AFTER the appalling murders in Manchester we are now witnessing the usual political kneejerk reaction (Soldiers ruled out of extra security on streets, The National, May 25). We have pictures of combat-ready troops marching in London to reassure us. The usual case of locking the door after the horse has bolted.

I don’t know about others, but I am not at all impressed by this political play-acting. Frankly I am more interested in what the UK security services were doing in the past, than what soldiers will be doing in the future.

The media are reporting that the bomber was well known to the UK security services. They were even informed that he supported public bombing and had information about how dangerous he was from a member of his own family.
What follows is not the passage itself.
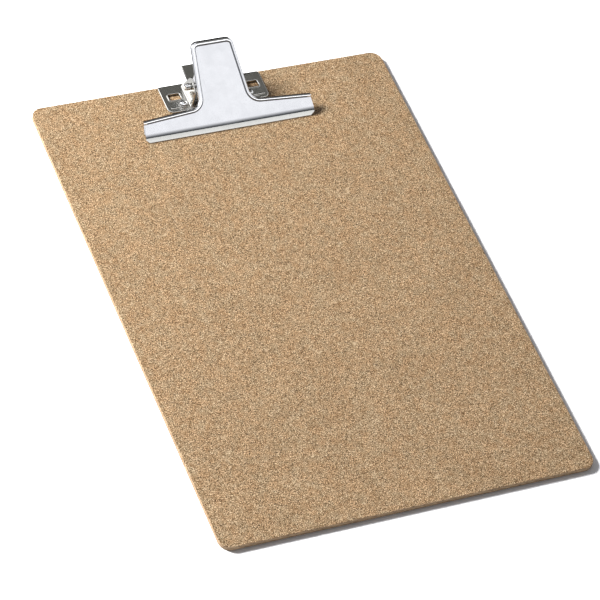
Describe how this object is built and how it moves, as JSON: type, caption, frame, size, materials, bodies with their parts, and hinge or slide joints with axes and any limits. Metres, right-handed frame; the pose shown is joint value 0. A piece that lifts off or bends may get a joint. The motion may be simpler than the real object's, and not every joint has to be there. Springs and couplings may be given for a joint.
{
  "type": "clipboard",
  "caption": "Hardboard clipboard with a sprung metal lever clip on a riveted base plate; pressing the lever's rear lifts the lip off the board.",
  "frame": {"origin": "centre of the board's flat back face", "axes": "+Y along the board towards the clip end, +Z out of the writing face, +X to the right when looking at the writing face"},
  "size_m": [0.235, 0.3542, 0.0333],
  "materials": {
    "board": "pressed hardboard, smooth mottled brown face with fine fibre speckle",
    "base_plate": "nickel plated pressed steel, bright",
    "jaw": "nickel plated pressed steel, mirror bright",
    "hinge_pin": "plated steel pin, satin",
    "torsion_spring": "drawn spring wire, dark satin",
    "rivet_left": "nickel plated rivet, bright",
    "rivet_right": "nickel plated rivet, bright"
  },
  "bodies": {
    "base": {"board": "board", "base_plate": "base_plate", "hinge_pin": "hinge_pin", "torsion_spring": "torsion_spring", "rivet_left": "rivet_left", "rivet_right": "rivet_right"},
    "jaw": {"jaw": "jaw"}
  },
  "joints": [
    {"name": "jaw_pivot", "type": "hinge", "parent": "base", "child": "jaw", "pos_m": [0, 0.158, 0.0134], "axis": [-1, 0, 0], "range_deg": [0, 25], "stiffness_Nm_per_rad": 0.8, "springref_deg": -57.3, "deforming": ["torsion_spring"]}
  ]
}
They also knew that he was linked with others in a “network”. In spite of this his brother and father were picked up in Tripoli yesterday so clearly they were being allowed to travel freely between the UK and Libya.

So what I want to know is what were MI5 and MI6 playing at, why did they fail the public in this instance and has this security weakness been identified and corrected? That for me is the issue, not the political pretence at increased security.
Andy Anderson
Dunoon, Argyll

THE Manchester Arena attack was as successful as the terrorists involved intended it to be. Nice soft target, come in at the end to avoid security, maim and kill as many kids as possible. Truly horrific and a reminder that this is a war.

This brings up the issue of the Government’s first responsibility to us all: defence and protection from harm. But now we learn that although the security agencies have some 4000 persons listed as being of special interest, the police do not have the resources to apply surveillance to all and must prioritise and just hope for the best. With a General Election only two weeks away when will opposition parties criticise the Tory government for not spending what it takes to combat this threat? The media, too, should lead the charge and go beyond the grief and suffering to remind the people of what has not been done to protect them.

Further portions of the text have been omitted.